Q: What do you call a good cop who covers up for, or keeps silent about, a bad cop?

A: A bad cop.

So it appears that APD has at least one good cop on the force. Until other officers come forward to join officer Farris in becoming good cops ["Bad Blood," Feb. 23], APD will remain the most dangerous gang in Austin because no one can stop them.

Ross Brady


Aw, Shucks

Editor:

You are certainly right in your comments concerning the Austin American-Statesman's coverage of the investigation into police department misconduct, etc. Theirs was a very thin and unprofessional bit of journalism -- mental pap for the masses and a gloss-over of a significant story. Luckily, there are locals such as y'all who can and do delve more deeply into local affairs and give some real in-depth reporting and research into local issues. Maybe the daily realizes this and figures anyone who really cares will get their news and information on local activities from y'all.

Regards,

T. Brown


More Bad Cops

Editor:

One of the things I hate about your paper is the reaction as the Statesman's younger brother on affairs like Mala Sangre ["Bad Blood," Feb. 16]. At the end of 1993, and after a scandalous string of robberies in my barrio, two cops answer our call and find a thief still inside a neighbor's truck, and they just let him go. In another occasion, a house got broken into, and the cops showed up two hours and 15 minutes later, as they did many times then. We heard excuses of lack of officers from their commanders, and yet I clocked them at 50-plus minutes breaks at 7-Elevens, two-hour lunches at restaurants, and long hours stalking on drivers all over town. Oh, and after some angry neighbors asked the Mayor (Todd) about the strange attitude of these officers, he talked, and talked, and talked more. But hey, he was able to stop channel 36 and the Statesman from reporting on our plight. We got a little exposure from the Chronicle back then. Gracias. Afterward, I got sued by the city (strange). I tried unsuccessfully Internal Affairs several times, the FBI, the sheriff. Nothing worked. People here were sniffing glue, smoking abundant coke, and stealing from one house and selling the loot just around the corner. One neighbor had to disconnect his TV every morning, take it to work and plug it back in at the end of the day. The detectives? They are the very worst. They manipulated reports from the cops for the convenience of the APD, from their air-conditioned cubicles. We just quit calling 911. In addition to their reluctance to "protect and serve" I have seen acts of abuse -- mostly against brown people -- from them that get turned around in the wordery behind their legal shield. They are nothing but a herd of cowards with guns that prey on the elderly, the poor, the immigrants, but listen closely to the NSA. Cops hate to live in the communities they serve, so they are recruited from around the State. Again, you have to wait until the Statesman reports it first.

Paul Aviña


HB 1387 Unfair to Magnet Students

Editor:

Louis Dubose is sadly misled that Representative Dukes' proposed HB 1387 is good ["Off the Desk," Feb. 23]. This bill amends the current law, which provides that students ranked in the top 10% of their class are guaranteed admission into a Texas state college. Where magnet or IB students and neighborhood students share a school, HB 1387 would prorate between these groups who is guaranteed admission. Under 1387, lower-performing students gain automatic admission at the expense of students who demonstrated academic excellence during high school.
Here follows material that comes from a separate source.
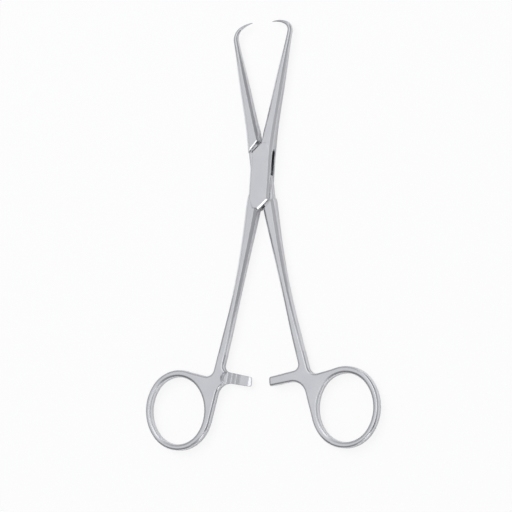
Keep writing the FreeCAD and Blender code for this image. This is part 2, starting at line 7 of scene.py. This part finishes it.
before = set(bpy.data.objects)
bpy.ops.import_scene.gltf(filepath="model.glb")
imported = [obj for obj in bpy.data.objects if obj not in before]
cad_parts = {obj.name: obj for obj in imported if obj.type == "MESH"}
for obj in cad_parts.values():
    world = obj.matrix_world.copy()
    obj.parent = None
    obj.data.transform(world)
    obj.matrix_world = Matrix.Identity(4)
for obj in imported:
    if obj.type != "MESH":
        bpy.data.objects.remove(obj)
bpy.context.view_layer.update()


# Box half: the forging with the left ring, the right jaw and the closed box of the lock. It
# is stainless steel, polished along its length to a slightly cool satin, whose gloss varies
# with fine scratches and faint cloudy patches.
def steel(name, tone, roughness):
    material = bpy.data.materials.new(name)
    material.use_nodes = True
    nodes, links = material.node_tree.nodes, material.node_tree.links
    metal = nodes["Principled BSDF"]
    metal.inputs["Metallic"].default_value = 1.0
    place = nodes.new("ShaderNodeTexCoord")

    # Scratches are a tenth of a millimetre wide and over a millimetre long.
    stretch = nodes.new("ShaderNodeMapping")
    stretch.inputs["Scale"].default_value = (9000, 700, 9000)
    links.new(place.outputs["Object"], stretch.inputs["Vector"])
    scratches = nodes.new("ShaderNodeTexNoise")
    scratches.inputs["Scale"].default_value = 1.0
    scratches.inputs["Detail"].default_value = 4.0
    links.new(stretch.outputs["Vector"], scratches.inputs["Vector"])

    clouds = nodes.new("ShaderNodeTexNoise")
    clouds.inputs["Scale"].default_value = 160.0
    clouds.inputs["Detail"].default_value = 3.0
    links.new(place.outputs["Object"], clouds.inputs["Vector"])

    red, green, blue = tone
    hue = nodes.new("ShaderNodeValToRGB")
    hue.color_ramp.elements[0].position = 0.3
    hue.color_ramp.elements[0].color = (red * 0.95, green * 0.95, blue * 0.96, 1)
    hue.color_ramp.elements[1].position = 0.7
    hue.color_ramp.elements[1].color = (red, green, blue, 1)
    links.new(clouds.outputs["Fac"], hue.inputs["Fac"])
    links.new(hue.outputs["Color"], metal.inputs["Base Color"])

    gloss = nodes.new("ShaderNodeMapRange")
    gloss.inputs["From Min"].default_value = 0.3
    gloss.inputs["From Max"].default_value = 0.7
    gloss.inputs["To Min"].default_value = roughness - 0.05
    gloss.inputs["To Max"].default_value = roughness + 0.05
    links.new(scratches.outputs["Fac"], gloss.inputs["Value"])
    links.new(gloss.outputs["Result"], metal.inputs["Roughness"])

    relief = nodes.new("ShaderNodeBump")
    relief.inputs["Strength"].default_value = 0.06
    relief.inputs["Distance"].default_value = 0.0001
    links.new(scratches.outputs["Fac"], relief.inputs["Height"])

    # Polishing takes the sharpness off each edge, which then catches the light as a fine line.
    # The rivet's rim is ground away with the faces, so no edge is worn near it.
    edge_radius, plain_round_rivet = 0.00032, 0.0025
    worn = nodes.new("ShaderNodeBevel")
    worn.samples = 8
    worn.inputs["Radius"].default_value = edge_radius
    plain = nodes.new("ShaderNodeNewGeometry")
    from_rivet = nodes.new("ShaderNodeVectorMath")
    from_rivet.operation = "MULTIPLY"
    from_rivet.inputs[1].default_value = (1, 1, 0)
    links.new(place.outputs["Object"], from_rivet.inputs[0])
    distance = nodes.new("ShaderNodeVectorMath")
    distance.operation = "LENGTH"
    links.new(from_rivet.outputs["Vector"], distance.inputs[0])
    clear_of_rivet = nodes.new("ShaderNodeMath")
    clear_of_rivet.operation = "GREATER_THAN"
    clear_of_rivet.inputs[1].default_value = plain_round_rivet
    links.new(distance.outputs["Value"], clear_of_rivet.inputs[0])
    edges = nodes.new("ShaderNodeMix")
    edges.data_type = "VECTOR"
    links.new(clear_of_rivet.outputs["Value"], edges.inputs["Factor"])
    links.new(plain.outputs["Normal"], edges.inputs["A"])
    links.new(worn.outputs["Normal"], edges.inputs["B"])
    links.new(edges.outputs["Result"], relief.inputs["Normal"])
    links.new(relief.outputs["Normal"], metal.inputs["Normal"])
    return material


def polish(node, material):
    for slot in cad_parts[node].material_slots:
        slot.material = material


satin = steel("satin_steel", (0.77, 0.77, 0.785), 0.21)
polish("box_half", satin)


# Tongue half: the forging with the right ring and the left jaw, whose flat tongue passes
# through the box. Both halves are forged from one steel and polished together.
polish("tongue_half", satin)


# Pivot pin: the steel rivet through the box and the tongue. Its heads are closed into
# countersinks and ground flush with the lock's faces, so they have the same grain.
polish("pivot_pin", steel("pin_satin_steel", (0.765, 0.765, 0.78), 0.22))


# Floor: a plain white table top, which carries the soft shadow of the forceps and is mirrored
# by the steel. Its white fades into the white of the page.
reach = 3.0
mesh = bpy.data.meshes.new("floor")
sheet = bmesh.new()
bmesh.ops.create_grid(sheet, x_segments=1, y_segments=1, size=reach)
sheet.to_mesh(mesh)
sheet.free()
floor = bpy.data.objects.new("floor", mesh)
bpy.context.scene.collection.objects.link(floor)

paper = bpy.data.materials.new("paper")
paper.use_nodes = True
nodes, links = paper.node_tree.nodes, paper.node_tree.links
matt = nodes["Principled BSDF"]
matt.inputs["Roughness"].default_value = 0.9
matt.inputs["Specular IOR Level"].default_value = 0.1
ray = nodes.new("ShaderNodeLightPath")
seen = ray.outputs["Is Camera Ray"]
for kind in ("Is Glossy Ray", "Is Transmission Ray"):
    either = nodes.new("ShaderNodeMath")
    either.operation = "MAXIMUM"
    links.new(seen, either.inputs[0])
    links.new(ray.outputs[kind], either.inputs[1])
    seen = either.outputs["Value"]
# It looks white, but throws back less light, so that the undersides stay darker.
tone = nodes.new("ShaderNodeMix")
tone.data_type = "RGBA"
tone.inputs["A"].default_value = (0.55, 0.55, 0.56, 1)
tone.inputs["B"].default_value = (0.97, 0.97, 0.97, 1)
links.new(seen, tone.inputs["Factor"])
links.new(tone.outputs["Result"], matt.inputs["Base Color"])
# To the camera, most of its white is the page's own, so that the shadow stays faint there.
page = nodes.new("ShaderNodeEmission")
share = nodes.new("ShaderNodeMath")
share.operation = "MULTIPLY"
share.inputs[1].default_value = 0.86
links.new(ray.outputs["Is Camera Ray"], share.inputs[0])
printed = nodes.new("ShaderNodeMixShader")
links.new(share.outputs["Value"], printed.inputs["Fac"])
links.new(matt.outputs["BSDF"], printed.inputs[1])
links.new(page.outputs["Emission"], printed.inputs[2])
links.new(printed.outputs["Shader"], nodes["Material Output"].inputs["Surface"])
mesh.materials.append(paper)


# Light: a white tent whose walls run along the forceps. It has a bright strip overhead, is
# pale above the left and dark above the right, and dims towards the rings and at its foot.
world = bpy.data.worlds.new("studio")
bpy.context.scene.world = world
world.use_nodes = True
nodes, links = world.node_tree.nodes, world.node_tree.links
backdrop = nodes["Background"]
direction = nodes.new("ShaderNodeTexCoord")
parts = nodes.new("ShaderNodeSeparateXYZ")
links.new(direction.outputs["Generated"], parts.inputs["Vector"])


def wall(axis, stops):
    """A ramp of slightly cool grey levels along one axis of the tent, from -1 to 1."""
    along = nodes.new("ShaderNodeMapRange")
    along.inputs["From Min"].default_value = -1.0
    links.new(parts.outputs[axis], along.inputs["Value"])
    ramp = nodes.new("ShaderNodeValToRGB")
    ramp.color_ramp.interpolation = "EASE"
    while len(ramp.color_ramp.elements) < len(stops):
        ramp.color_ramp.elements.new(0.5)
    for element, (place, level) in zip(ramp.color_ramp.elements, stops):
        element.position = (place + 1) / 2
        element.color = (level, level * 1.005, level * 1.02, 1)
    links.new(along.outputs["Result"], ramp.inputs["Fac"])
    return ramp.outputs["Color"]


def blend(kind, factor, first, second):
    """Both colours mixed by the factor, or in full where it is None."""
    mix = nodes.new("ShaderNodeMix")
    mix.data_type = "RGBA"
    mix.blend_type = kind
    mix.inputs["Factor"].default_value = 1.0
    if factor:
        links.new(factor, mix.inputs["Factor"])
    links.new(first, mix.inputs["A"])
    links.new(second, mix.inputs["B"])
    return mix.outputs["Result"]


left_to_right = wall("X", [(-1.0, 0.4), (-0.62, 0.6), (-0.42, 0.76), (-0.12, 0.84), (0.03, 0.92),
                           (0.13, 2.0), (0.24, 1.0), (0.36, 0.5), (0.75, 0.42), (0.95, 0.55),
                           (1.0, 0.6)])
rings_to_points = wall("Y", [(-0.9, 0.35), (-0.5, 0.35), (-0.2, 0.9), (0.0, 1.0), (0.3, 1.0),
                             (0.7, 0.65), (1.0, 0.6)])
above = blend("MULTIPLY", None, left_to_right, rings_to_points)
foot = wall("X", [(-1.0, 0.28), (-0.6, 0.18), (0.0, 0.12), (0.42, 0.22), (0.7, 0.6), (1.0, 0.6)])
height = nodes.new("ShaderNodeMapRange")
height.interpolation_type = "SMOOTHSTEP"
height.inputs["From Min"].default_value = -0.12
height.inputs["From Max"].default_value = 0.12
links.new(parts.outputs["Z"], height.inputs["Value"])
links.new(blend("MIX", height.outputs["Result"], foot, above), backdrop.inputs["Color"])

# A large soft box at the upper left lights the floor. The steel doesn't mirror it.
soft_box = bpy.data.lights.new("soft_box", "AREA")
soft_box.shape = "RECTANGLE"
soft_box.size, soft_box.size_y = 0.9, 1.4
soft_box.energy = 12.0
lamp = bpy.data.objects.new("soft_box", soft_box)
lamp.location = (-0.5, 0.7, 1.6)
lamp.rotation_euler = lamp.location.to_track_quat("Z", "Y").to_euler()
lamp.visible_glossy = False
bpy.context.scene.collection.objects.link(lamp)

# A small white card low at the front right whitens the bevels on the ends of the lock.
card = bpy.data.lights.new("card", "AREA")
card.size = 0.55
card.energy = 1.8
front = bpy.data.objects.new("card", card)
front.location = (0.75, -1.17, 0.555)
front.rotation_euler = front.location.to_track_quat("Z", "Y").to_euler()
bpy.context.scene.collection.objects.link(front)


# Camera: 1.2 m away, 24 degrees to the right of straight above and a little below the
# middle, with the points at the top of the picture.
distance, view_width = 1.2, 0.1881
to_the_right, below_middle, roll = math.radians(24.0), math.radians(7.5), math.radians(-0.13)
picture_size = 512
pivot_column, pivot_row = 262.2, 176.0
pivot = Vector((0, 0, 0.0027))
away = Vector((math.tan(to_the_right), -math.tan(below_middle), 1)).normalized()
level_up = (Vector((0, 1, 0)) - away * away.y).normalized()
level_right = level_up.cross(away)
up = level_up * math.cos(roll) + level_right * math.sin(roll)
right = level_right * math.cos(roll) - level_up * math.sin(roll)
pixel = view_width / picture_size
shift = right * (picture_size / 2 - pivot_column) + up * (pivot_row - picture_size / 2)
eye = pivot + away * distance
facing = (eye - pivot - shift * pixel).normalized()
right = up.cross(facing).normalized()
up = facing.cross(right)
lens = bpy.data.cameras.new("camera")
lens.sensor_width = 36
lens.lens = lens.sensor_width * distance / view_width
lens.clip_end = 20
camera = bpy.data.objects.new("camera", lens)
camera.matrix_world = Matrix.Translation(eye) @ Matrix((right, up, facing)).transposed().to_4x4()
bpy.context.scene.collection.objects.link(camera)
bpy.context.scene.camera = camera

bpy.context.scene.view_settings.view_transform = "Standard"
Example: Johnston High School. There are 280 seniors. By current law the 28 students with the highest GPAs are guaranteed admission. If HB 1387 were in effect, nine magnet students and 19 "neighborhood" students receive automatic admission. 19 "neighborhood" kids with far lower GPAs and rankings (between 55 and 150) would displace 19 magnet kids. Thus Johnston students whose GPAs truly rank them 10-28 in their class would lose automatic admission to neighborhood kids with true rankings between 55 and 150.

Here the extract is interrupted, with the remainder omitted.